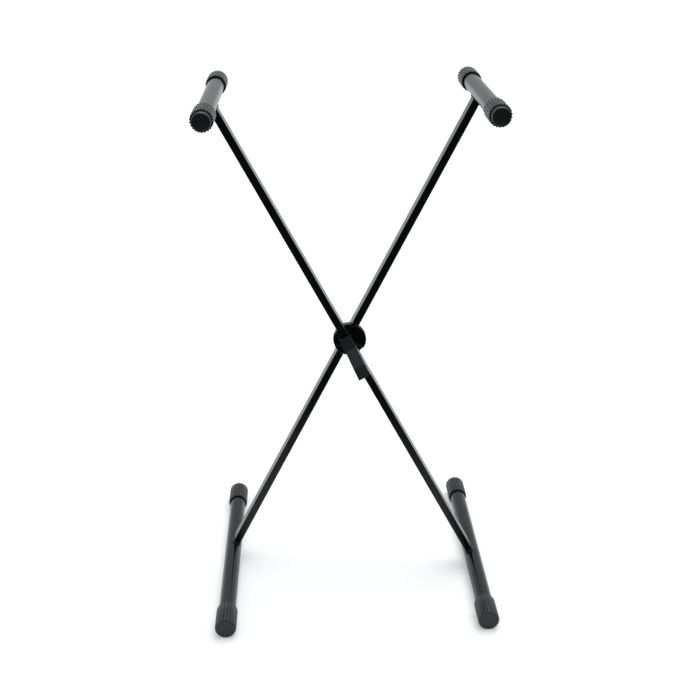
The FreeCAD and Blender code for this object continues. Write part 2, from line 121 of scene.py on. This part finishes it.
def surface(name, colours, roughness, grain, metallic=0.0, specular=0.5, painted_groove_shade=None):
    """Principled material: a mottled colour, a varied roughness, and a bump of one or two sizes.

    colours is the dark and the light end; roughness the low and high end; grain a list of
    (noise scale, strength, distance in metres) for the bumps, coarse first; the last argument is
    the colour of the painted shade low in a cap's grooves, reached where a groove is deepest.
    """
    mat, nodes, links = new_material(name)
    out = nodes.new("ShaderNodeOutputMaterial")
    shader = nodes.new("ShaderNodeBsdfPrincipled")
    shader.inputs["Metallic"].default_value = metallic
    shader.inputs["Specular IOR Level"].default_value = specular
    links.new(shader.outputs["BSDF"], out.inputs["Surface"])
    coords = nodes.new("ShaderNodeTexCoord").outputs["Object"]
    patches = noise(nodes, links, coords, PATCH_SCALE, PATCH_DETAIL)
    dark, light = colours
    colour = mixed(nodes, links, "RGBA", patches, (*dark, 1.0), (*light, 1.0))
    # painted shade in the grooves: the colour darkens towards the shade colour as the groove deepens
    if painted_groove_shade:
        depth = nodes.new("ShaderNodeAttribute")
        depth.attribute_name = GROOVE_DEPTH
        colour = mixed(nodes, links, "RGBA", depth.outputs["Fac"], colour, (*painted_groove_shade, 1.0))
    links.new(colour, shader.inputs["Base Color"])
    smudges = noise(nodes, links, coords, SMUDGE_SCALE, SMUDGE_DETAIL)
    links.new(ranged(nodes, links, smudges, *roughness), shader.inputs["Roughness"])
    normal = None
    for scale, strength, distance in grain:
        normal = bump(nodes, links, noise(nodes, links, coords, scale), strength, distance, normal)
    links.new(normal, shader.inputs["Normal"])
    return mat


PAINT = surface(
    "gloss_powder_paint", ((0.0026, 0.0026, 0.0028), (0.0042, 0.0042, 0.0045)), (0.15, 0.22),
    [(420.0, 0.10, 0.00025), (1500.0, 0.05, 0.0001)])
# the rubber's near-black last colour is painted shade in the valleys of the cap grooves
RUBBER = surface(
    "ribbed_cap_rubber", ((0.0115, 0.0120, 0.0127), (0.0165, 0.0172, 0.0180)), (0.28, 0.38),
    [(700.0, 0.12, 0.0003), (3200.0, 0.25, 0.0001)], specular=0.8, painted_groove_shade=(0.002, 0.002, 0.002))
PLASTIC = surface(
    "moulded_lever_plastic", ((0.0095, 0.0098, 0.0104), (0.0130, 0.0134, 0.0140)), (0.25, 0.33),
    [(900.0, 0.10, 0.0002), (4200.0, 0.22, 0.00008)], specular=0.7)
BLACKENED = surface(
    "blackened_steel", ((0.045, 0.045, 0.047), (0.075, 0.075, 0.077)), (0.30, 0.42),
    [(600.0, 0.08, 0.0002)], metallic=1.0)
WIRE = surface(
    "spring_wire", ((0.30, 0.30, 0.31), (0.42, 0.42, 0.43)), (0.22, 0.34),
    [(900.0, 0.06, 0.0001)], metallic=1.0)
NYLON = surface(
    "natural_nylon", ((0.50, 0.49, 0.45), (0.58, 0.57, 0.53)), (0.45, 0.60),
    [(1200.0, 0.12, 0.0001)])
SLOT_MATERIAL = {"black_paint": PAINT, "cap_rubber": RUBBER, "lever_plastic": PLASTIC,
                 "blackened_steel": BLACKENED, "spring_steel": WIRE, "friction_plastic": NYLON}


# ---- mesh helpers ----
SHARP_ANGLE, BEAD_SHARP_ANGLE = 42, 80  # degrees; a sharper edge isn't shaded smooth


def mesh_piece(name, vertices, faces, body, material, sharp_angle=SHARP_ANGLE):
    mesh = bpy.data.meshes.new(name)
    mesh.from_pydata(vertices, [], faces)
    mesh.validate()
    mesh.materials.append(material)
    mesh.shade_smooth()
    mesh.set_sharp_from_angle(angle=math.radians(sharp_angle))
    piece = bpy.data.objects.new(name, mesh)
    bpy.context.scene.collection.objects.link(piece)
    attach(piece, body)
    return piece


def swept_rings(rings):
    """Points and faces of a closed skin over rings of points; the first and last ring are one point."""
    vertices, faces, starts = [], [], []
    for ring in rings:
        starts.append((len(vertices), len(ring)))
        vertices.extend(ring)
    for (a, na), (b, nb) in zip(starts, starts[1:]):
        count = max(na, nb)
        for i in range(count):
            j = (i + 1) % count
            if na == 1:
                faces.append((a, b + j, b + i))
            elif nb == 1:
                faces.append((a + i, a + j, b))
            else:
                faces.append((a + i, a + j, b + j, b + i))
    return vertices, faces


def lean_over(vertices, side):
    """Moves points of an upright half, measured from the pivot, to where that half leans; in metres."""
    turn = Matrix.Rotation(side * LEAN, 3, "Y")
    return [(turn @ v + Vector((0, 0, PIVOT_Z))) * MM for v in vertices]


# ---- ribbed caps ----
RIBS = 22
RIB_DEPTH = 1.9        # deeper than the CAD's, to give the photograph's outline
BORE_R = 14.04         # closer on the tube than the CAD's
STEPS_PER_RIB = 12
GROOVE_SHARE = 0.68    # of a rib's pitch


def groove_shape(step):
    """How deep the groove is at one step of a rib's pitch, from 0 on the crest to 1 in the valley."""
    away = abs(step / STEPS_PER_RIB - 0.5) / (GROOVE_SHARE / 2)
    return 0.0 if away >= 1 else 1.0 - away ** 2


def groove_depths(groove):
    """Depth of each point of one ring below its crest, as a share of a full groove."""
    steps = range(RIBS * STEPS_PER_RIB)
    return [groove / RIB_DEPTH * groove_shape(i % STEPS_PER_RIB) for i in steps]


def cap_ring(y, radius, groove):
    """One ring of a cap: y from the closed face, crest radius, depth of the grooves there."""
    ring = []
    for i in range(RIBS * STEPS_PER_RIB):
        angle = 2 * math.pi * i / (RIBS * STEPS_PER_RIB)
        r = radius - groove * groove_shape(i % STEPS_PER_RIB)
        ring.append((r * math.sin(angle), y, -r * math.cos(angle)))
    return ring


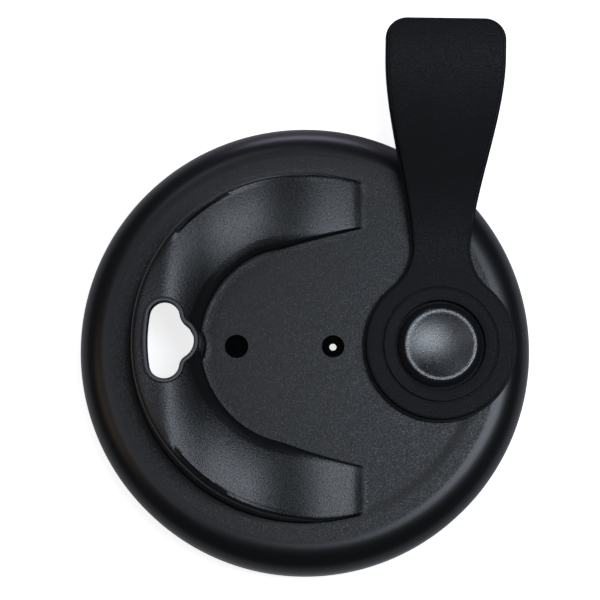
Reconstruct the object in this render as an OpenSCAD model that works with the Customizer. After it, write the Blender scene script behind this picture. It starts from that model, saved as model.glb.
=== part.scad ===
// Press-on lid for a reusable coffee cup: a one-piece moulded lid with a raised crescent
// mouthpiece, a soft closure strap that swivels on a stud, and the stud itself.
// Z is up, the origin is on the lid's axis at the bottom of the skirt, the mouthpiece is at -X.

/* [Lid shell] */
// Outside diameter at the bottom of the skirt
lid_d = 96; // [90:0.5:104]
// Height of the flat border above the bottom edge
border_z = 13; // [12:0.5:18]
// Radius of the round shoulder between border and skirt
shoulder_r = 6; // [4:0.25:7]
// How far the skirt leans in from its bottom edge to the shoulder, in degrees
skirt_draft = 2; // [0:0.5:4]
// Wall thickness of the skirt at the bottom
skirt_wall = 2.4; // [1.8:0.1:3]
// Thickness of the deck
deck_wall = 1.8; // [1.4:0.1:2.4]
// How far the deck lies below the border
deck_drop = 0.3; // [0.2:0.05:0.5]
// Radius where the deck starts to rise to the border
deck_r = 35.5; // [35.5:0.25:36.5]
// Radius where that rise ends
rise_r = 38.5; // [38:0.25:40]
// Radius that rounds the skirt's bottom edge
foot_r = 0.8; // [0.4:0.1:1.1]
// Height of the straight inner face that grips the cup
grip_h = 6.8; // [4:0.1:7]

/* [Mouthpiece] */
// Outer base radius of the crescent
mouth_out_r = 37.4; // [36:0.1:38.4]
// Inner base radius of the crescent
mouth_in_r = 21.2; // [20:0.1:23]
// Height of the crescent's middle line above the deck at its highest
mouth_h = 11; // [9:0.1:11.4]
// X of the highest place of the crescent
mouth_peak_x = -30; // [-32:0.5:-26]
// X where the two arms ramp down into the deck
ramp_end_x = 12.5; // [10:0.5:14]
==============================
> [Directive] Look above and return each line of the records exactly, from the very first through the line with "or two sizes.", both included.

> [Full output]
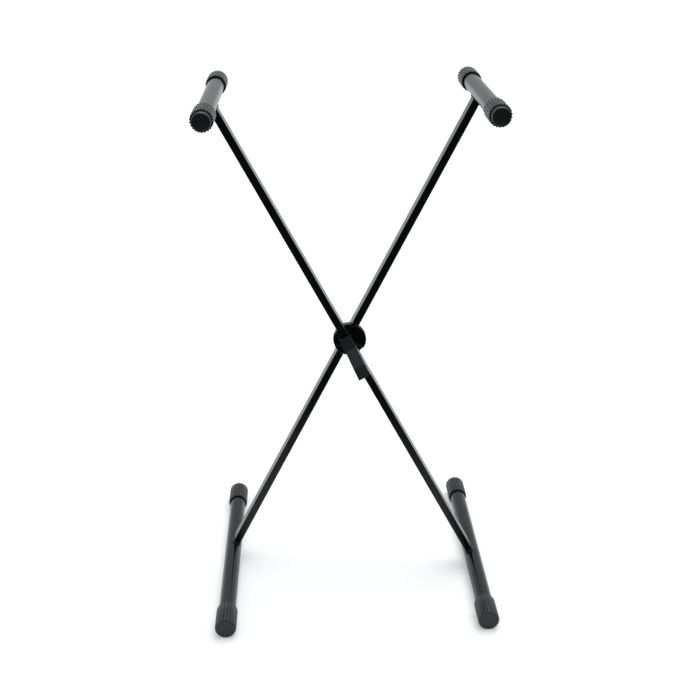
The FreeCAD and Blender code for this object continues. Write part 2, from line 121 of scene.py on. This part finishes it.
def surface(name, colours, roughness, grain, metallic=0.0, specular=0.5, painted_groove_shade=None):
    """Principled material: a mottled colour, a varied roughness, and a bump of one or two sizes.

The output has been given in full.